» **THE INPUT**

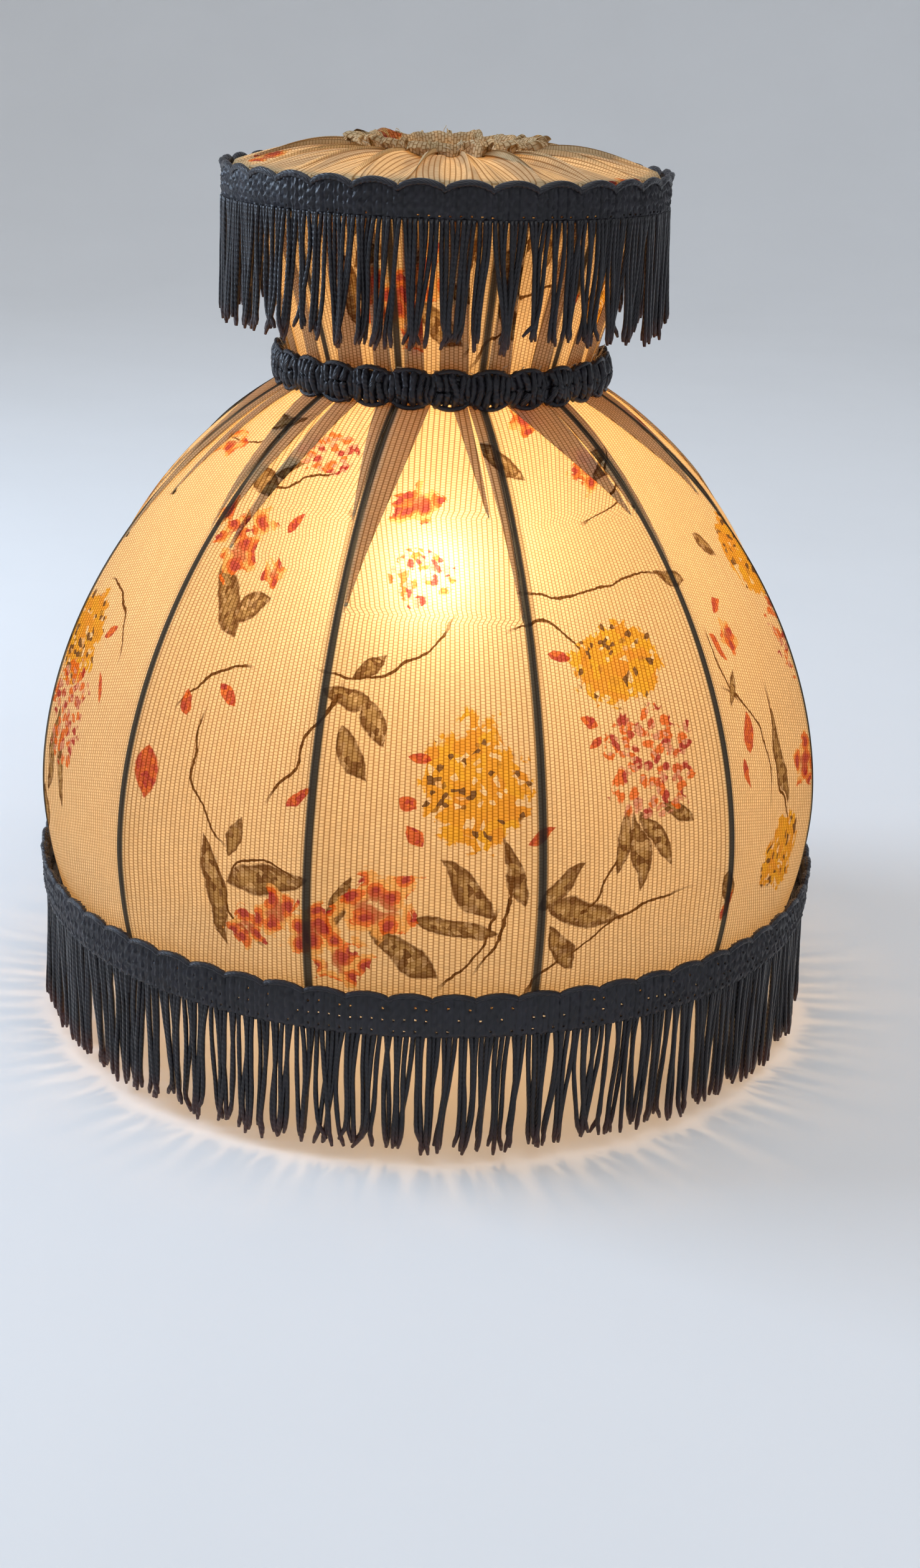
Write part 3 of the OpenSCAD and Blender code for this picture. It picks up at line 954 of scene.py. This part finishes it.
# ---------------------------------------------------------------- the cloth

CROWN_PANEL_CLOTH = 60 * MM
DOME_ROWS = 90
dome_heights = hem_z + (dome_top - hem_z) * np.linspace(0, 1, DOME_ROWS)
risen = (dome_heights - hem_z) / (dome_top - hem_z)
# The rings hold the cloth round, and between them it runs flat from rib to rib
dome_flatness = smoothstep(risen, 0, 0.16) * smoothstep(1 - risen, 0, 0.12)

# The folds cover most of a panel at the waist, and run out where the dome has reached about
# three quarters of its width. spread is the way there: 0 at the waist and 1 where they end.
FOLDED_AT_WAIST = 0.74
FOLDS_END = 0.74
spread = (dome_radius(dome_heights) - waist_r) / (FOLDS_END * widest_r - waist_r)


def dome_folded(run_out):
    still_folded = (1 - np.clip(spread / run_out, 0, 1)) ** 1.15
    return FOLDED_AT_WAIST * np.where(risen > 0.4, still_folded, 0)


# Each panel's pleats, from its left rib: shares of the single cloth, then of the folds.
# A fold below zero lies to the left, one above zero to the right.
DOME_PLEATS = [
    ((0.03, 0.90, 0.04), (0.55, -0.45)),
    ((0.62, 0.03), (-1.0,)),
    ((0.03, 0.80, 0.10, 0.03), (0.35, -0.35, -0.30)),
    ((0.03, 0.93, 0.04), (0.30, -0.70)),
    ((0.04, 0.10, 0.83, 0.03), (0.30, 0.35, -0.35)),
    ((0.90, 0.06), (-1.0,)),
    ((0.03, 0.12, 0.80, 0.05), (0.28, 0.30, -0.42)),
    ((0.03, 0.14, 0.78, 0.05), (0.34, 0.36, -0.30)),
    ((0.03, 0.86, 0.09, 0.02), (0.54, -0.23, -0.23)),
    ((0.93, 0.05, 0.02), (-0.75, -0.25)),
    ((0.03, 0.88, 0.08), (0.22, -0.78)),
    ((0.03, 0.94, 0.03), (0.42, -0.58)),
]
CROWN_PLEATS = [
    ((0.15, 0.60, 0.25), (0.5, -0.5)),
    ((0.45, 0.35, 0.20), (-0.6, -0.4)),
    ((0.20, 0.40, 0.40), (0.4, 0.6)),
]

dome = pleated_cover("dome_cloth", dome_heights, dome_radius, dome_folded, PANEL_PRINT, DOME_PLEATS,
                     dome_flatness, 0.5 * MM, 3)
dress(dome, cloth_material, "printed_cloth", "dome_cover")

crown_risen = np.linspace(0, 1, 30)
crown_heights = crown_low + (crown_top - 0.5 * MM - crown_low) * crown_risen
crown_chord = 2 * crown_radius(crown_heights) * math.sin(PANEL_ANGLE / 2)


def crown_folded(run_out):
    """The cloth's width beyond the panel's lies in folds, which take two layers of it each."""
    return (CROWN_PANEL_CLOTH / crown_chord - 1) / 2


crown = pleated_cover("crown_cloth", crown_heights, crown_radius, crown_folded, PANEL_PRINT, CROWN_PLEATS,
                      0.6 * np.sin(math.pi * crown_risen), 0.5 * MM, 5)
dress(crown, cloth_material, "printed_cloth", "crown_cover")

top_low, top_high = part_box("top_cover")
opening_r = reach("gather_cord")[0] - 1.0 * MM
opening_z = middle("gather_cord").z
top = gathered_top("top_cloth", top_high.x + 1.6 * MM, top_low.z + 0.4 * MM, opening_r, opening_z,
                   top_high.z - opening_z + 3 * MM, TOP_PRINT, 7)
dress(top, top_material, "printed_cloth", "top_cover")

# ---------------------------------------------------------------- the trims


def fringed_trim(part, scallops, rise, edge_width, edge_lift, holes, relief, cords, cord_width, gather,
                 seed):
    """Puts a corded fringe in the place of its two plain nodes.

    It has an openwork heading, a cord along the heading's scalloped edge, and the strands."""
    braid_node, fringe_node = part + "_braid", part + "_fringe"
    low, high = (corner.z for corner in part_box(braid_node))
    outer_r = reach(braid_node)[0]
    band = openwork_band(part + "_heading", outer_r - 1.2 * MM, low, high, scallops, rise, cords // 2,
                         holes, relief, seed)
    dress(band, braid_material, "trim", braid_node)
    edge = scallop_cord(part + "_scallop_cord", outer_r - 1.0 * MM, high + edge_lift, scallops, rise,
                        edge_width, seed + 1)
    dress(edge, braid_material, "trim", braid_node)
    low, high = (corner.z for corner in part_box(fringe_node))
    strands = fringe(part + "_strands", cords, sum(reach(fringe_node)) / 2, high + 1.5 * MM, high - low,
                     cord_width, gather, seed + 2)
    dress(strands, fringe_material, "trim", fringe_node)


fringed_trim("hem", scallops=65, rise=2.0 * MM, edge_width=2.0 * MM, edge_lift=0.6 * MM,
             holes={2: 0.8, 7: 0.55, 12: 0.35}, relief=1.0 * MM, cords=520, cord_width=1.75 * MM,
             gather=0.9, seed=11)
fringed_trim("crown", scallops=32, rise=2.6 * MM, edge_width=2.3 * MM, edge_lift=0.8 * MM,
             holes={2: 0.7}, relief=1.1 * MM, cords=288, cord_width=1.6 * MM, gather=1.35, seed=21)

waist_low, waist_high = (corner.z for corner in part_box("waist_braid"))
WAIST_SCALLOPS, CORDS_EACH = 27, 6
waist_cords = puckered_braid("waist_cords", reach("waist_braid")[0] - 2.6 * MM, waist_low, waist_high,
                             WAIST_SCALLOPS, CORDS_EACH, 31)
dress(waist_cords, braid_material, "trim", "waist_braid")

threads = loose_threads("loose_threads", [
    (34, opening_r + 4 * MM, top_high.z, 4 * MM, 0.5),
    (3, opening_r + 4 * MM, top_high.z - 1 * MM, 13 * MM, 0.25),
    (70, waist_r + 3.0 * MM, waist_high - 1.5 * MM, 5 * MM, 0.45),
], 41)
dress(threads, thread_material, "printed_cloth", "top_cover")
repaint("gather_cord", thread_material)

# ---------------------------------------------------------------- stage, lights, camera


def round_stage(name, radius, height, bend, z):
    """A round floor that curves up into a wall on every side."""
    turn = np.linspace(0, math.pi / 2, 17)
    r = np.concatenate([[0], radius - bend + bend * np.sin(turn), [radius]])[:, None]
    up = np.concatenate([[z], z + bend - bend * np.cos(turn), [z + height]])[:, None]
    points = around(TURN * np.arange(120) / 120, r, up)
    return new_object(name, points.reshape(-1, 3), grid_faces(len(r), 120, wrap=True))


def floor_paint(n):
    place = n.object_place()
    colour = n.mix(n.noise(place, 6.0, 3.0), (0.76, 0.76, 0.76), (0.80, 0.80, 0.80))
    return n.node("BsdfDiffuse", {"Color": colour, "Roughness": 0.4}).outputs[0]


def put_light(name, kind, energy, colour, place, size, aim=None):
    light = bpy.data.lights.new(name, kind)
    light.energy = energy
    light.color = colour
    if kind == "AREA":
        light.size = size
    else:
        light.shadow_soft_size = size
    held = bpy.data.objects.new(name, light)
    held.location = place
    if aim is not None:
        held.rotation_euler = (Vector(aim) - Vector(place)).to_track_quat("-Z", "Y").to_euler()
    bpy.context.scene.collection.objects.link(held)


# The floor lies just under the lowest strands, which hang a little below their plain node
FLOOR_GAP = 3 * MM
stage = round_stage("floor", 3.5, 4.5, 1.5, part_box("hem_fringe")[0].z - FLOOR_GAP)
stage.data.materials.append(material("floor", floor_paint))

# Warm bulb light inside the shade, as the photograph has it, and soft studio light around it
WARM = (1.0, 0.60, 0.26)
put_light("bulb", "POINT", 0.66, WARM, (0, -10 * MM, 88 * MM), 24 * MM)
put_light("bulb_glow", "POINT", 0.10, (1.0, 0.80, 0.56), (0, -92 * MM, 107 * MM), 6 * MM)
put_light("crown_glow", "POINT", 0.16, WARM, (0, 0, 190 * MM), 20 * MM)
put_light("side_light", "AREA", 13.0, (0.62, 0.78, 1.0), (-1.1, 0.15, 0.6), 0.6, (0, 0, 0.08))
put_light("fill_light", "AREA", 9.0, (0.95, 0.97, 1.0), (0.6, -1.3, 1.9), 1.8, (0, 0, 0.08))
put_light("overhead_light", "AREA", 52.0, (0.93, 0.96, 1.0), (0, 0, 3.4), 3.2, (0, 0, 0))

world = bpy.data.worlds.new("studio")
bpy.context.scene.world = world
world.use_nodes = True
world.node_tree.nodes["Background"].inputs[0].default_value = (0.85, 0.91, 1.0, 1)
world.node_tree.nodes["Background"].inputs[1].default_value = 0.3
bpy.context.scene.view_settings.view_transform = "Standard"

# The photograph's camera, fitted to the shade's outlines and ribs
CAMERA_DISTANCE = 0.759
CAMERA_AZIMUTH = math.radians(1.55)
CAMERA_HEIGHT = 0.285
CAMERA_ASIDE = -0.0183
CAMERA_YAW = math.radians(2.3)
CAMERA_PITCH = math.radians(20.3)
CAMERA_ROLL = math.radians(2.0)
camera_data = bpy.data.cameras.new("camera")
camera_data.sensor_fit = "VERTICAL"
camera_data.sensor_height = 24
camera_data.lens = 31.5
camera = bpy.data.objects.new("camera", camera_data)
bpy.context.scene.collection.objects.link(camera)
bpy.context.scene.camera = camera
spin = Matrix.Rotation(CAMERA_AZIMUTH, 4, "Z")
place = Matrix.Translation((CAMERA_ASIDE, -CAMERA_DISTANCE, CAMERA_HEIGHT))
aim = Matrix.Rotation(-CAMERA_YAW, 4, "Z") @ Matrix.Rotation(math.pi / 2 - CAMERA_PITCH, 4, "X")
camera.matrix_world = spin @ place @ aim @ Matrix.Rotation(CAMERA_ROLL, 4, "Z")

--

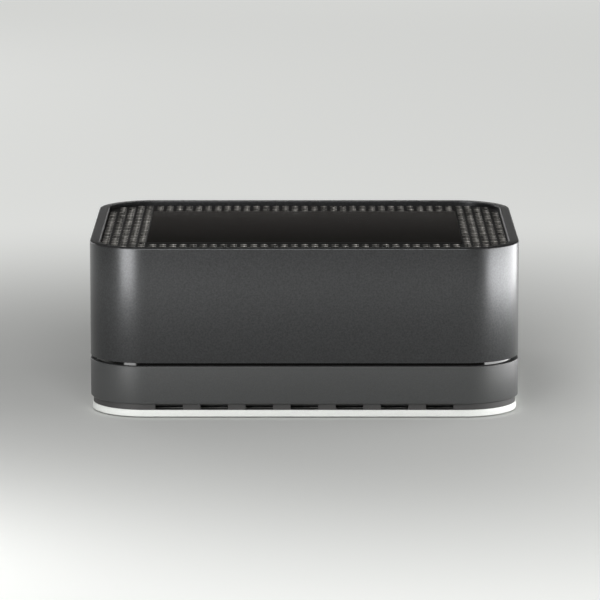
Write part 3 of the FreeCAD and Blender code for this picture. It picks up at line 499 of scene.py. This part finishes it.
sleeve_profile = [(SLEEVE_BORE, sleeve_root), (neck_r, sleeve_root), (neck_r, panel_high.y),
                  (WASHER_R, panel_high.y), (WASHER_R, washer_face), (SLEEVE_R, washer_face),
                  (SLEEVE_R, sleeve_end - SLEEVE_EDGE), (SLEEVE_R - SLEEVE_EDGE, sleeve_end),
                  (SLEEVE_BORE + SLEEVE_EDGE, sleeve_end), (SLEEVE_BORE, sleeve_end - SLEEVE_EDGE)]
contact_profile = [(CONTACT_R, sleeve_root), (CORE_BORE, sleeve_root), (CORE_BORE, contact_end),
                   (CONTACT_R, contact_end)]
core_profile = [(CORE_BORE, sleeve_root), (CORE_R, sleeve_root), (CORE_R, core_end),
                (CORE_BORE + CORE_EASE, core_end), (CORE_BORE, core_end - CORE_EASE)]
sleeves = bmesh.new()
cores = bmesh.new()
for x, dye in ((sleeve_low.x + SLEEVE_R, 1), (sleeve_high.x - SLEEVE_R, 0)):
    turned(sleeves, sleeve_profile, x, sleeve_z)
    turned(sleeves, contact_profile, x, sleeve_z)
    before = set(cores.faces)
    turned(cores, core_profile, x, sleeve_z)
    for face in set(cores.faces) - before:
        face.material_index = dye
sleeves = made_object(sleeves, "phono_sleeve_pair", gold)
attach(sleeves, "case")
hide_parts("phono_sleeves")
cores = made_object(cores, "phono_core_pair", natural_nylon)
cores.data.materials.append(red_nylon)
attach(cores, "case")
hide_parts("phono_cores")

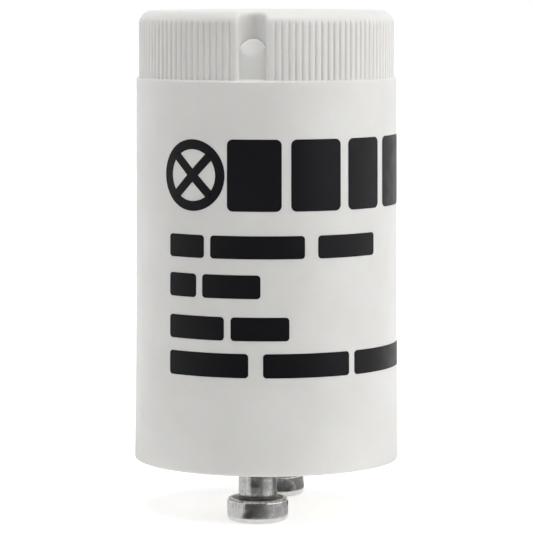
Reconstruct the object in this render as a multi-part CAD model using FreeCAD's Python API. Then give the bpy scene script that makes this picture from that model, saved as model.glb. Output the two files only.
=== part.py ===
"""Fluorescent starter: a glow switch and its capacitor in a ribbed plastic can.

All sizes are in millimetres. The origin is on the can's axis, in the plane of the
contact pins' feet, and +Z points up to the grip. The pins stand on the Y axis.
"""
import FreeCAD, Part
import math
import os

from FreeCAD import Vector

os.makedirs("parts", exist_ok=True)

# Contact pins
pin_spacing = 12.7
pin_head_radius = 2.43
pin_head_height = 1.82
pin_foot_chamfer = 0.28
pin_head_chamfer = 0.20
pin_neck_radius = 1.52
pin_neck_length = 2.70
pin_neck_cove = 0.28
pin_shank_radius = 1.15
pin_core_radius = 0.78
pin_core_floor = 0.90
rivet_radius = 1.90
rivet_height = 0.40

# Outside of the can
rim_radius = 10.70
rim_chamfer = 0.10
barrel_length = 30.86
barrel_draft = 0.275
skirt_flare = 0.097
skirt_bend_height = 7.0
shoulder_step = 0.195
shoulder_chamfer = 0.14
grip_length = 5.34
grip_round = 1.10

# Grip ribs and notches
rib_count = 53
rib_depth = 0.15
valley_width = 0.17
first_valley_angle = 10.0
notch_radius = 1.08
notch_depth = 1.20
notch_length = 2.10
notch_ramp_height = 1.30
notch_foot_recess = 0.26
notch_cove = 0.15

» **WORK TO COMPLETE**
Identify the lines that contain the string "finishes", and copy every one of them.

» **ANSWER TO THIS EXERCISE**
Write part 3 of the OpenSCAD and Blender code for this picture. It picks up at line 954 of scene.py. This part finishes it.
Write part 3 of the FreeCAD and Blender code for this picture. It picks up at line 499 of scene.py. This part finishes it.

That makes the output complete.